**Problem to solve**.
Exactly the lines from the one that contains "softer satin below" to the one that contains "if empty is", both lines included, should be copied, and no others.

** Start of Data block **

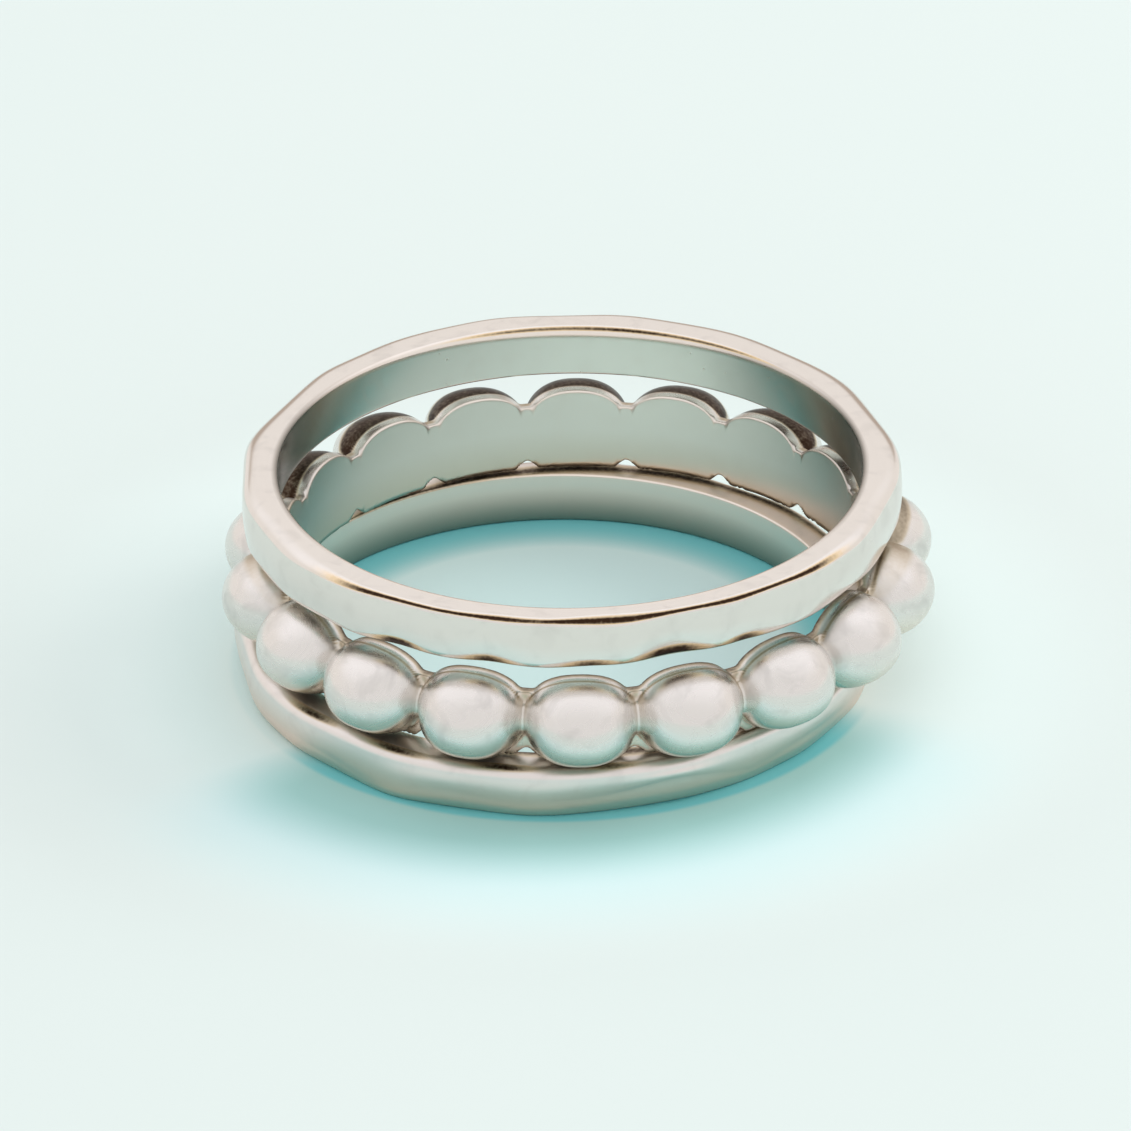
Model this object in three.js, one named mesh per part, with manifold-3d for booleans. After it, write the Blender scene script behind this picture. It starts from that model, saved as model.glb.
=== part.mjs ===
// A stack of three silver finger bands that rest on each other: a hammered band at the bottom,
// a cast band of oval beads on it, and a second hammered band on top.
// Millimetres, +Z up. The origin is on the surface that the stack rests on, under the beaded band's axis.

import * as THREE from "three";
import { mergeVertices } from "three/addons/utils/BufferGeometryUtils.js";
import Module from "manifold-3d";

const wasm = await Module();
wasm.setup();

// Driving dimensions: the finger, and how much each band's bore differs from it
const fingerRadius = 8.65;
const beadedBoreEase = 0.05;
const lowerBoreStep = 0.23;

// Upper hammered band
const upperWall = 1.2;
const upperHeight = 1.6;
const upperEdge = 0.22;
const upperFoot = 0.3;
const upperShift = { x: -0.22, y: 0.38 };

// Lower hammered band, whose foot is rounder than its other edges
const lowerWall = 1.28;
const lowerHeight = 1.6;
const lowerEdge = 0.2;
const lowerFoot = 0.34;
const lowerShift = { x: -0.68, y: -0.12 };

// Beaded band: a thin wall with oval beads, which stand above and below it by the drop and the rise.
// The beads' centres lie inside the wall, at the root share of its thickness from the bore.
const beadCount = 18;
const beadHeight = 2.64;
const beadReach = 1.68;
const beadOverlap = 0.1;
const beadRootShare = 0.65;
const beadedWall = 0.55;
const valleyDrop = 0.42;
const valleyRise = 0.25;
const wallEdge = 0.12;

// Clearances between the bands, where they lie on each other
const seatClearance = 0.04;
const upperDaylight = 0.4;

// Faceting, and the share of a section's smaller side that one rounded corner may take
const bandSegments = 72;
const arcDivisions = 1;
const beadSides = 14;
const beadRings = 8;
const cornerShare = 0.45;

// Hammer blows around each plain band. A blow planes the outside flat at an azimuth in degrees.
// depth and lean are shares of the band's wall: how far the flat lies inside the full radius,
// and how much further out its top is than its foot.
const upperBlows = [
  { azimuth: 18, depth: 0.17, lean: 0.03 },
  { azimuth: 47, depth: 0.09, lean: -0.04 },
  { azimuth: 70, depth: 0.08, lean: 0.05 },
  { azimuth: 91, depth: 0.14, lean: -0.02 },
  { azimuth: 114, depth: 0.1, lean: 0.04 },
  { azimuth: 133, depth: 0.14, lean: 0.02 },
  { azimuth: 153, depth: 0.25, lean: -0.03 },
  { azimuth: 180, depth: 0.15, lean: 0.05 },
  { azimuth: 203, depth: 0.1, lean: -0.04 },
  { azimuth: 222, depth: 0.12, lean: 0.03 },
  { azimuth: 240, depth: 0.22, lean: -0.05 },
  { azimuth: 256, depth: 0.28, lean: 0.04 },
  { azimuth: 273, depth: 0.28, lean: -0.03 },
  { azimuth: 290, depth: 0.33, lean: 0.05 },
  { azimuth: 306, depth: 0.24, lean: -0.02 },
  { azimuth: 323, depth: 0.16, lean: 0.03 },
  { azimuth: 343, depth: 0.17, lean: -0.04 },
];
const lowerBlows = [
  { azimuth: 9, depth: 0.14, lean: 0.1 },
  { azimuth: 30, depth: 0.08, lean: -0.05 },
  { azimuth: 53, depth: 0.13, lean: 0.06 },
  { azimuth: 76, depth: 0.09, lean: -0.04 },
  { azimuth: 98, depth: 0.14, lean: 0.08 },
  { azimuth: 121, depth: 0.1, lean: -0.06 },
  { azimuth: 146, depth: 0.15, lean: 0.05 },
  { azimuth: 168, depth: 0.1, lean: 0.04 },
  { azimuth: 190, depth: 0.2, lean: -0.03 },
  { azimuth: 209, depth: 0.1, lean: 0.06 },
  { azimuth: 227, depth: 0.17, lean: 0.1 },
  { azimuth: 257, depth: 0.07, lean: 0.04 },
  { azimuth: 279, depth: 0.08, lean: 0.1 },
  { azimuth: 309, depth: 0.17, lean: 0.05 },
  { azimuth: 331, depth: 0.1, lean: 0.11 },
  { azimuth: 350, depth: 0.14, lean: 0.06 },
];

// Sizes worked out from the driving dimensions
const beadedBore = fingerRadius + beadedBoreEase;
const lowerBore = fingerRadius - lowerBoreStep;
const beadCentreRadius = beadedBore + beadRootShare * beadedWall;
const beadPitch = (2 * Math.PI * beadCentreRadius) / beadCount;
const beadHalfLength = beadPitch / 2 + beadOverlap;
const beadsBase = lowerHeight + seatClearance;
const beadsMiddle = beadsBase + beadHeight / 2;
const upperBase = beadsBase + beadHeight + upperDaylight;

// A closed section in the plane of radius and height, going round a rectangle with rounded corners
function roundedSection({ inner, outer, base, top, innerEdge, outerEdge, outerFoot }) {
  const room = cornerShare * Math.min(outer - inner, top - base);
  const insideEdge = Math.min(innerEdge, room);
  const crownEdge = Math.min(outerEdge, room);
  const footEdge = Math.min(outerFoot, room);
  const quarter = Math.PI / 2;
  const section = new THREE.Path();
  section.absarc(outer - footEdge, base + footEdge, footEdge, -quarter, 0);
  section.absarc(outer - crownEdge, top - crownEdge, crownEdge, 0, quarter);
  section.absarc(inner + insideEdge, top - insideEdge, insideEdge, quarter, 2 * quarter);
  section.absarc(inner + insideEdge, base + insideEdge, insideEdge, 2 * quarter, 3 * quarter);
  section.closePath();
  return section.getPoints(arcDivisions);
}

// A solid of revolution about the vertical axis
function turned(section) {
  const geometry = new THREE.LatheGeometry(section, bandSegments);
  geometry.rotateX(Math.PI / 2);
  return geometry;
}

// The radius that the hammer blows leave at an azimuth, at a share of the band's height from its middle
function hammeredRadius(azimuth, heightShare, outer, wall, blows) {
  let radius = outer;
  for (const blow of blows) {
    const turn = Math.cos(azimuth - THREE.MathUtils.degToRad(blow.azimuth));
    if (turn > 0) {
      const distance = outer - wall * (blow.depth - blow.lean * heightShare);
      radius = Math.min(radius, distance / turn);
    }
  }
  return radius;
}

// Moves each point of a turned band inwards by its share of the wall, so that the bore stays round
function hammer(geometry, { bore, wall, base, height, blows }) {
  const outer = bore + wall;
  const points = geometry.attributes.position;
  for (let index = 0; index < points.count; index += 1) {
    const x = points.getX(index);
    const y = points.getY(index);
    const radius = Math.hypot(x, y);
    const heightShare = (points.getZ(index) - base) / height - 0.5;
    const reach = hammeredRadius(Math.atan2(y, x), heightShare, outer, wall, blows);
    const moved = radius - ((radius - bore) / wall) * (outer - reach);
    points.setXY(index, (x * moved) / radius, (y * moved) / radius);
  }
  geometry.computeVertexNormals();
  return geometry;
}

function hammeredBand({ bore, wall, base, height, edge, foot, blows }) {
  const section = roundedSection({
    inner: bore,
    outer: bore + wall,
    base,
    top: base + height,
    innerEdge: edge,
    outerEdge: edge,
    outerFoot: foot,
  });
  return hammer(turned(section), { bore, wall, base, height, blows });
}

// Joining and cutting of closed meshes
function toSolid(geometry) {
  const bare = geometry.clone();
  bare.deleteAttribute("normal");
  bare.deleteAttribute("uv");
  const welded = mergeVertices(bare);
  const vertProperties = new Float32Array(welded.attributes.position.array);
  const triVerts = new Uint32Array(welded.index.array);
  return new wasm.Manifold(new wasm.Mesh({ numProp: 3, vertProperties, triVerts }));
}

function toGeometry(solid) {
  const mesh = solid.getMesh();
  const geometry = new THREE.BufferGeometry();
  geometry.setAttribute("position", new THREE.BufferAttribute(mesh.vertProperties, 3));
  geometry.setIndex(new THREE.BufferAttribute(mesh.triVerts, 1));
  geometry.computeVertexNormals();
  return geometry;
}

function bead(azimuth) {
  const geometry = new THREE.SphereGeometry(1, beadSides, beadRings);
  geometry.rotateX(Math.PI / 2);
  geometry.scale(beadReach, beadHalfLength, beadHeight / 2);
  geometry.translate(beadCentreRadius, 0, beadsMiddle);
  geometry.rotateZ(azimuth);
  return geometry;
}

// The wall with its beads, then the bore cut through them all so that the inside is smooth
function beadedBand() {
  const wallSection = roundedSection({
    inner: beadedBore - beadedWall,
    outer: beadedBore + beadedWall,
    base: beadsBase + valleyRise,
    top: beadsBase + beadHeight - valleyDrop,
    innerEdge: wallEdge,
    outerEdge: wallEdge,
    outerFoot: wallEdge,
  });
  let solid = toSolid(turned(wallSection));
  const firstBead = -Math.PI / 2;
  for (let place = 0; place < beadCount; place += 1) {
    solid = solid.add(toSolid(bead(firstBead + (place * 2 * Math.PI) / beadCount)));
  }
  const core = new THREE.CylinderGeometry(beadedBore, beadedBore, 2 * beadHeight, bandSegments);
  core.rotateX(Math.PI / 2);
  core.translate(0, 0, beadsMiddle);
  return toGeometry(solid.subtract(toSolid(core)));
}

// Finishes: bright silver above, a softer satin below
const polishedSilver = new THREE.MeshStandardMaterial({ color: 0xdcd8d3, roughness: 0.18, metalness: 1 });
const beadSilver = new THREE.MeshStandardMaterial({ color: 0xdad7d1, roughness: 0.22, metalness: 1 });
const satinSilver = new THREE.MeshStandardMaterial({ color: 0xcdccc6, roughness: 0.32, metalness: 1 });

function piece(name, geometry, material, shift) {
  const mesh = new THREE.Mesh(geometry, material);
  mesh.name = name;
  mesh.position.set(shift.x, shift.y, 0);
  return mesh;
}

const upperGeometry = hammeredBand({
  bore: fingerRadius,
  wall: upperWall,
  base: upperBase,
  height: upperHeight,
  edge: upperEdge,
  foot: upperFoot,
  blows: upperBlows,
});
const lowerGeometry = hammeredBand({
  bore: lowerBore,
  wall: lowerWall,
  base: 0,
  height: lowerHeight,
  edge: lowerEdge,
  foot: lowerFoot,
  blows: lowerBlows,
});

const stack = new THREE.Group();
stack.add(piece("lower_hammered_band", lowerGeometry, satinSilver, lowerShift));
stack.add(piece("beaded_band", beadedBand(), beadSilver, { x: 0, y: 0 }));
stack.add(piece("upper_hammered_band", upperGeometry, polishedSilver, upperShift));

export default stack;
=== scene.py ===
"""Dressed model of a stack of three silver finger bands, two hammered ones round a band of beads.

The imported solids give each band's place, bore, heights and hammered outline. Finer meshes with
worn edges, softened hammer flats and fused beads stand for them, in the light of a pale studio tent.
"""

import logging
import math
from dataclasses import dataclass
from enum import Enum
from typing import Any, Callable, Optional, Union

import bpy
import numpy as np
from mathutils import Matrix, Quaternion, Vector


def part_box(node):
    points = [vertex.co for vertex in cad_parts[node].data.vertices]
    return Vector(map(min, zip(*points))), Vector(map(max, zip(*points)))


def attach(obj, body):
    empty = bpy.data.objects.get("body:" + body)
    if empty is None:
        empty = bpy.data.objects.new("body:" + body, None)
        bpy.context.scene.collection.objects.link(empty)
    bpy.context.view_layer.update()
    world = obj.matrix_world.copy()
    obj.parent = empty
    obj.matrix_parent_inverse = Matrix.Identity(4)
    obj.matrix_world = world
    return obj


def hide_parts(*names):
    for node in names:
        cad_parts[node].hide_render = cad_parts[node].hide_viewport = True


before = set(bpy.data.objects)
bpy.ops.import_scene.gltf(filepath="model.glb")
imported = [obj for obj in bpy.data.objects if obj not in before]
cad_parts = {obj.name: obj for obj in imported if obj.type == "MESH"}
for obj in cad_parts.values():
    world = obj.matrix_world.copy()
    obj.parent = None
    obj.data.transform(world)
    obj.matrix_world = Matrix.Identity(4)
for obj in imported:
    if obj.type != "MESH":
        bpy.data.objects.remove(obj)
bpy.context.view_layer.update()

LOG = logging.getLogger("stack")
MM = 0.001
BODY = "root"
IMAGE_PIXELS = 1131
FIT_ROUNDS = 6

Colour = tuple[float, float, float]
Span = tuple[float, float]
Number = Union[float, "Value"]


class Slot(Enum):
    """The record's material slots."""

    POLISHED = "polished_silver"
    BEAD = "bead_silver"
    SATIN = "satin_silver"


class Node(Enum):
    """The solids that the finer meshes stand for."""

    UPPER = "upper_hammered_band"
    BEADED = "beaded_band"
    LOWER = "lower_hammered_band"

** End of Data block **

**Output for this exercise**.
// Finishes: bright silver above, a softer satin below
const polishedSilver = new THREE.MeshStandardMaterial({ color: 0xdcd8d3, roughness: 0.18, metalness: 1 });
const beadSilver = new THREE.MeshStandardMaterial({ color: 0xdad7d1, roughness: 0.22, metalness: 1 });
const satinSilver = new THREE.MeshStandardMaterial({ color: 0xcdccc6, roughness: 0.32, metalness: 1 });

function piece(name, geometry, material, shift) {
  const mesh = new THREE.Mesh(geometry, material);
  mesh.name = name;
  mesh.position.set(shift.x, shift.y, 0);
  return mesh;
}

const upperGeometry = hammeredBand({
  bore: fingerRadius,
  wall: upperWall,
  base: upperBase,
  height: upperHeight,
  edge: upperEdge,
  foot: upperFoot,
  blows: upperBlows,
});
const lowerGeometry = hammeredBand({
  bore: lowerBore,
  wall: lowerWall,
  base: 0,
  height: lowerHeight,
  edge: lowerEdge,
  foot: lowerFoot,
  blows: lowerBlows,
});

const stack = new THREE.Group();
stack.add(piece("lower_hammered_band", lowerGeometry, satinSilver, lowerShift));
stack.add(piece("beaded_band", beadedBand(), beadSilver, { x: 0, y: 0 }));
stack.add(piece("upper_hammered_band", upperGeometry, polishedSilver, upperShift));

export default stack;
=== scene.py ===
"""Dressed model of a stack of three silver finger bands, two hammered ones round a band of beads.

The imported solids give each band's place, bore, heights and hammered outline. Finer meshes with
worn edges, softened hammer flats and fused beads stand for them, in the light of a pale studio tent.
"""

import logging
import math
from dataclasses import dataclass
from enum import Enum
from typing import Any, Callable, Optional, Union

import bpy
import numpy as np
from mathutils import Matrix, Quaternion, Vector


def part_box(node):
    points = [vertex.co for vertex in cad_parts[node].data.vertices]
    return Vector(map(min, zip(*points))), Vector(map(max, zip(*points)))


def attach(obj, body):
    empty = bpy.data.objects.get("body:" + body)
    if empty is None:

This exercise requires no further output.